Please repeat all of the lines that follow, exactly as written.
+ + + + +
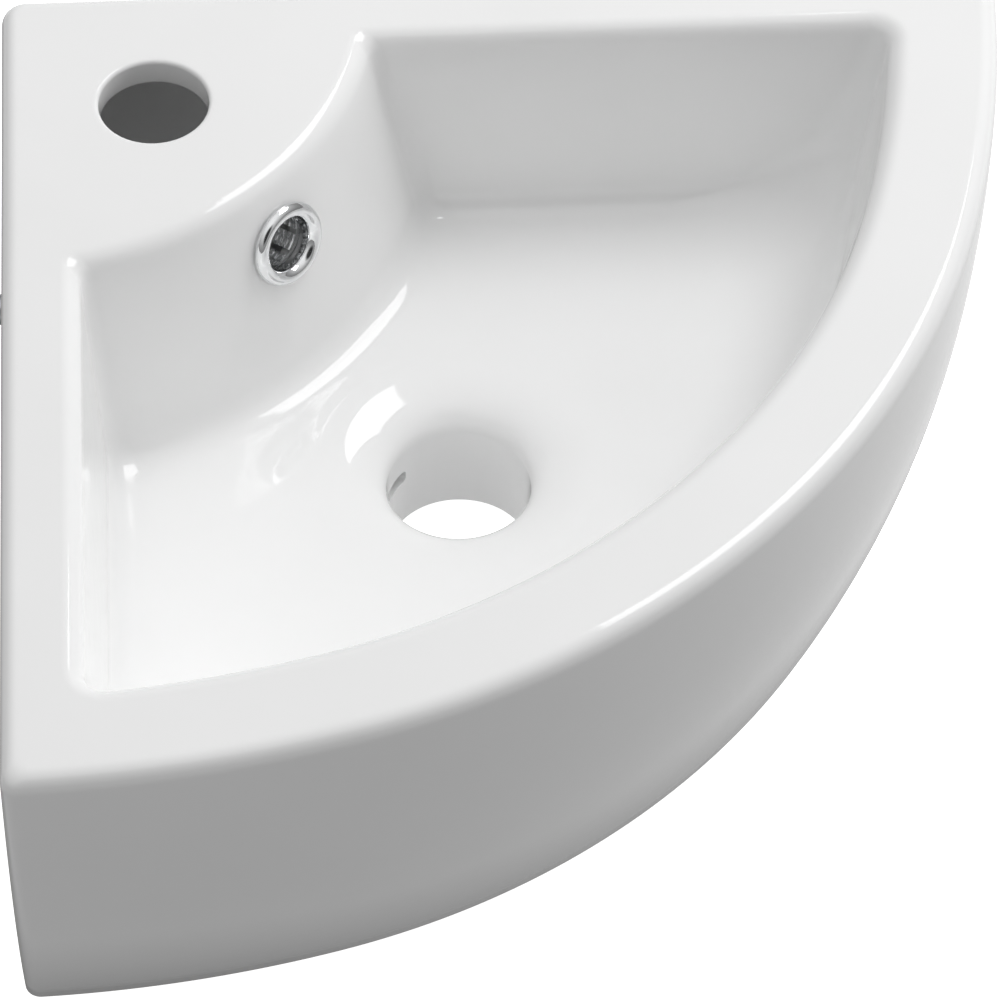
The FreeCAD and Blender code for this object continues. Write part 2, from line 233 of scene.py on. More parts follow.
def bowl_rings():
    """From the flat of the rim over the mouth, down the bowl, through the waste hole, and back up
    the boss and the underside of the bowl to the underside of the deck."""
    rings = [whole(bowl_half(0, BOWL_EDGE + FLAT_MARGIN), 0)]
    for depth in round_depths(BOWL_EDGE, 8):
        rings.append(whole(bowl_half(depth, quarter_round(BOWL_EDGE, depth)), -depth))
    bend = BOWL_DEPTH - FRONT_FALL[2]
    for n in range(1, 9):
        depth = BOWL_EDGE + (bend - BOWL_EDGE) * n / 8
        rings.append(whole(bowl_half(depth, 0), -depth))
    for n in range(1, 25):
        depth = bend + FRONT_FALL[2] * math.sin(math.pi / 2 * n / 24)
        rings.append(whole(bowl_half(depth, 0), -depth))
    edge = rings[-1]
    lip_height = -BOWL_DEPTH - FLOOR_FALL
    lip = circle(edge, WASTE, WASTE_RADIUS + FUNNEL_REACH, lip_height)
    for n in range(1, 8):
        share = n / 8
        ring = between(edge, lip, share)
        for p in ring:
            p.z = -BOWL_DEPTH - FLOOR_FALL * share**2
        rings.append(ring)
    for n in range(0, 25):
        turn = math.pi / 4 * (1 - math.cos(math.pi * n / 24))
        in_share = 1 - max(0.0, math.sin(turn))**(2 / FUNNEL_BEND)
        down_share = 1 - max(0.0, math.cos(turn))**(2 / FUNNEL_BEND)
        rings.append(circle(edge, WASTE, WASTE_RADIUS + FUNNEL_REACH * in_share,
                            lip_height - FUNNEL_FALL * down_share))
    for rise in reversed(round_depths(BOSS_EDGE, 4)):
        rings.append(circle(edge, WASTE, WASTE_RADIUS + quarter_round(BOSS_EDGE, rise),
                            rise - BOSS_BOTTOM))
    for rise in round_depths(BOSS_EDGE, 4):
        rings.append(circle(edge, WASTE, BOSS_RADIUS - quarter_round(BOSS_EDGE, rise),
                            rise - BOSS_BOTTOM))
    under = -BOWL_DEPTH - CLAY
    for n in range(0, 7):
        turn = math.pi / 2 * n / 6
        rings.append(circle(edge, WASTE, BOSS_RADIUS + BOSS_FILLET * (1 - math.cos(turn)),
                            under - BOSS_FILLET * (1 - math.sin(turn))))
    hub = rings[-1]
    skin_edge = whole(bowl_half(BOWL_DEPTH, CLAY), under)
    rings += [between(hub, skin_edge, n / 5) for n in range(1, 6)]
    for n in range(15, -1, -1):
        depth = bend + FRONT_FALL[2] * math.sin(math.pi / 2 * n / 16)
        rings.append(whole(bowl_half(depth, CLAY), -depth - CLAY))
    top = DECK + INNER_EDGE - CLAY
    for n in range(1, 7):
        depth = bend + (top - bend) * n / 6
        rings.append(whole(bowl_half(depth, CLAY), -depth - CLAY))
    for rise in round_depths(INNER_EDGE, 3)[-2::-1]:
        out = CLAY + quarter_round(INNER_EDGE, rise)
        rings.append(whole(bowl_half(DECK - CLAY + rise, out), -DECK - rise))
    rings.append(whole(bowl_half(DECK - CLAY, CLAY + INNER_EDGE + FLAT_MARGIN / 2), -DECK))
    return rings


TAP = Vector((0.0483, -0.0483))
TAP_RADIUS = 0.0175
TAP_EDGE = 0.0014


def tap_rings():
    """The tap hole, from the flat of the deck to its underside."""
    bearings = [2 * math.pi * n / 96 for n in range(96)]
    like = [TAP + Vector((math.cos(a), math.sin(a))) for a in bearings]
    rings = [circle(like, TAP, TAP_RADIUS + TAP_EDGE + FLAT_MARGIN, 0)]
    for depth in round_depths(TAP_EDGE, 6):
        rings.append(circle(like, TAP, TAP_RADIUS + quarter_round(TAP_EDGE, depth), -depth))
    for rise in reversed(round_depths(INNER_EDGE, 3)):
        rings.append(circle(like, TAP, TAP_RADIUS + quarter_round(INNER_EDGE, rise), rise - DECK))
    rings.append(circle(like, TAP, TAP_RADIUS + INNER_EDGE + FLAT_MARGIN / 2, -DECK))
    return rings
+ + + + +
→ Expected answer
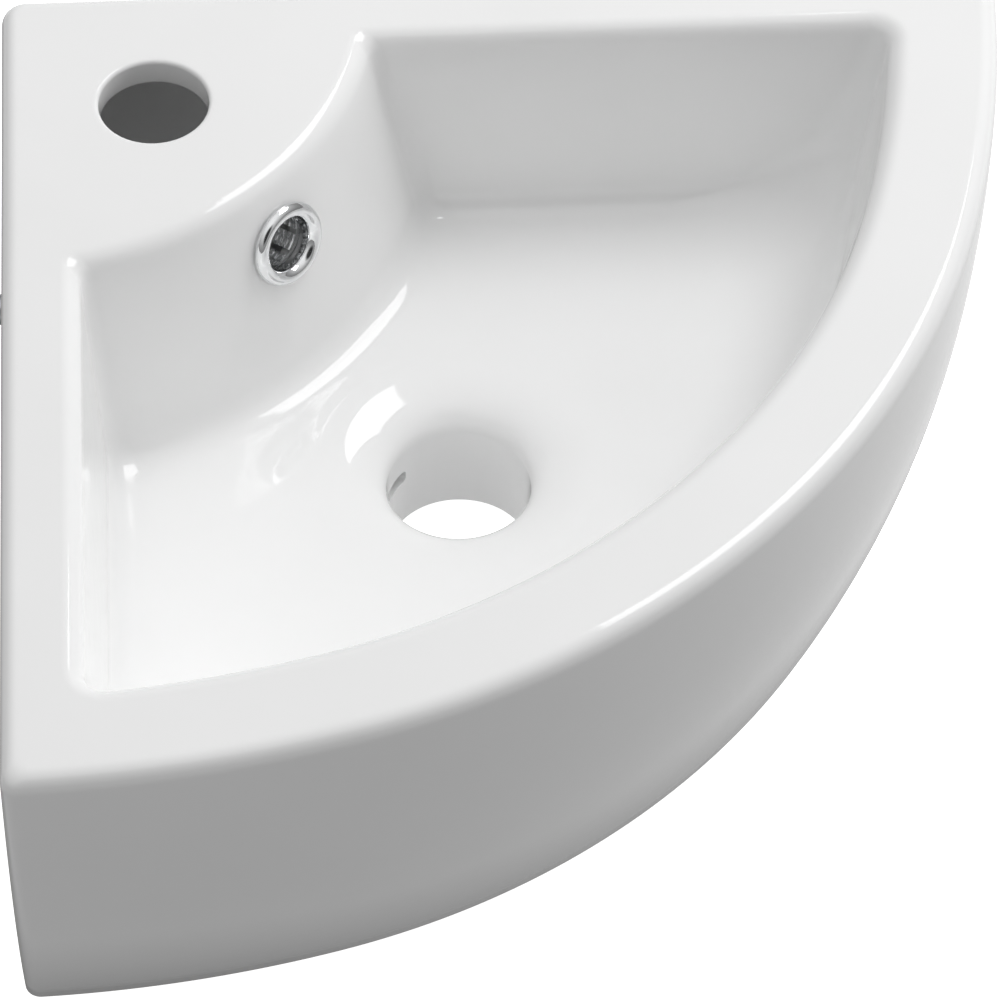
The FreeCAD and Blender code for this object continues. Write part 2, from line 233 of scene.py on. More parts follow.
def bowl_rings():
    """From the flat of the rim over the mouth, down the bowl, through the waste hole, and back up
    the boss and the underside of the bowl to the underside of the deck."""
    rings = [whole(bowl_half(0, BOWL_EDGE + FLAT_MARGIN), 0)]
    for depth in round_depths(BOWL_EDGE, 8):
        rings.append(whole(bowl_half(depth, quarter_round(BOWL_EDGE, depth)), -depth))
    bend = BOWL_DEPTH - FRONT_FALL[2]
    for n in range(1, 9):
        depth = BOWL_EDGE + (bend - BOWL_EDGE) * n / 8
        rings.append(whole(bowl_half(depth, 0), -depth))
    for n in range(1, 25):
        depth = bend + FRONT_FALL[2] * math.sin(math.pi / 2 * n / 24)
        rings.append(whole(bowl_half(depth, 0), -depth))
    edge = rings[-1]
    lip_height = -BOWL_DEPTH - FLOOR_FALL
    lip = circle(edge, WASTE, WASTE_RADIUS + FUNNEL_REACH, lip_height)
    for n in range(1, 8):
        share = n / 8
        ring = between(edge, lip, share)
        for p in ring:
            p.z = -BOWL_DEPTH - FLOOR_FALL * share**2
        rings.append(ring)
    for n in range(0, 25):
        turn = math.pi / 4 * (1 - math.cos(math.pi * n / 24))
        in_share = 1 - max(0.0, math.sin(turn))**(2 / FUNNEL_BEND)
        down_share = 1 - max(0.0, math.cos(turn))**(2 / FUNNEL_BEND)
        rings.append(circle(edge, WASTE, WASTE_RADIUS + FUNNEL_REACH * in_share,
                            lip_height - FUNNEL_FALL * down_share))
    for rise in reversed(round_depths(BOSS_EDGE, 4)):
        rings.append(circle(edge, WASTE, WASTE_RADIUS + quarter_round(BOSS_EDGE, rise),
                            rise - BOSS_BOTTOM))
    for rise in round_depths(BOSS_EDGE, 4):
        rings.append(circle(edge, WASTE, BOSS_RADIUS - quarter_round(BOSS_EDGE, rise),
                            rise - BOSS_BOTTOM))
    under = -BOWL_DEPTH - CLAY
    for n in range(0, 7):
        turn = math.pi / 2 * n / 6
        rings.append(circle(edge, WASTE, BOSS_RADIUS + BOSS_FILLET * (1 - math.cos(turn)),
                            under - BOSS_FILLET * (1 - math.sin(turn))))
    hub = rings[-1]
    skin_edge = whole(bowl_half(BOWL_DEPTH, CLAY), under)
    rings += [between(hub, skin_edge, n / 5) for n in range(1, 6)]
    for n in range(15, -1, -1):
        depth = bend + FRONT_FALL[2] * math.sin(math.pi / 2 * n / 16)
        rings.append(whole(bowl_half(depth, CLAY), -depth - CLAY))
    top = DECK + INNER_EDGE - CLAY
    for n in range(1, 7):
        depth = bend + (top - bend) * n / 6
        rings.append(whole(bowl_half(depth, CLAY), -depth - CLAY))
    for rise in round_depths(INNER_EDGE, 3)[-2::-1]:
        out = CLAY + quarter_round(INNER_EDGE, rise)
        rings.append(whole(bowl_half(DECK - CLAY + rise, out), -DECK - rise))
    rings.append(whole(bowl_half(DECK - CLAY, CLAY + INNER_EDGE + FLAT_MARGIN / 2), -DECK))
    return rings


TAP = Vector((0.0483, -0.0483))
TAP_RADIUS = 0.0175
TAP_EDGE = 0.0014


def tap_rings():
    """The tap hole, from the flat of the deck to its underside."""
    bearings = [2 * math.pi * n / 96 for n in range(96)]
    like = [TAP + Vector((math.cos(a), math.sin(a))) for a in bearings]
    rings = [circle(like, TAP, TAP_RADIUS + TAP_EDGE + FLAT_MARGIN, 0)]
    for depth in round_depths(TAP_EDGE, 6):
        rings.append(circle(like, TAP, TAP_RADIUS + quarter_round(TAP_EDGE, depth), -depth))
    for rise in reversed(round_depths(INNER_EDGE, 3)):
        rings.append(circle(like, TAP, TAP_RADIUS + quarter_round(INNER_EDGE, rise), rise - DECK))
    rings.append(circle(like, TAP, TAP_RADIUS + INNER_EDGE + FLAT_MARGIN / 2, -DECK))
    return rings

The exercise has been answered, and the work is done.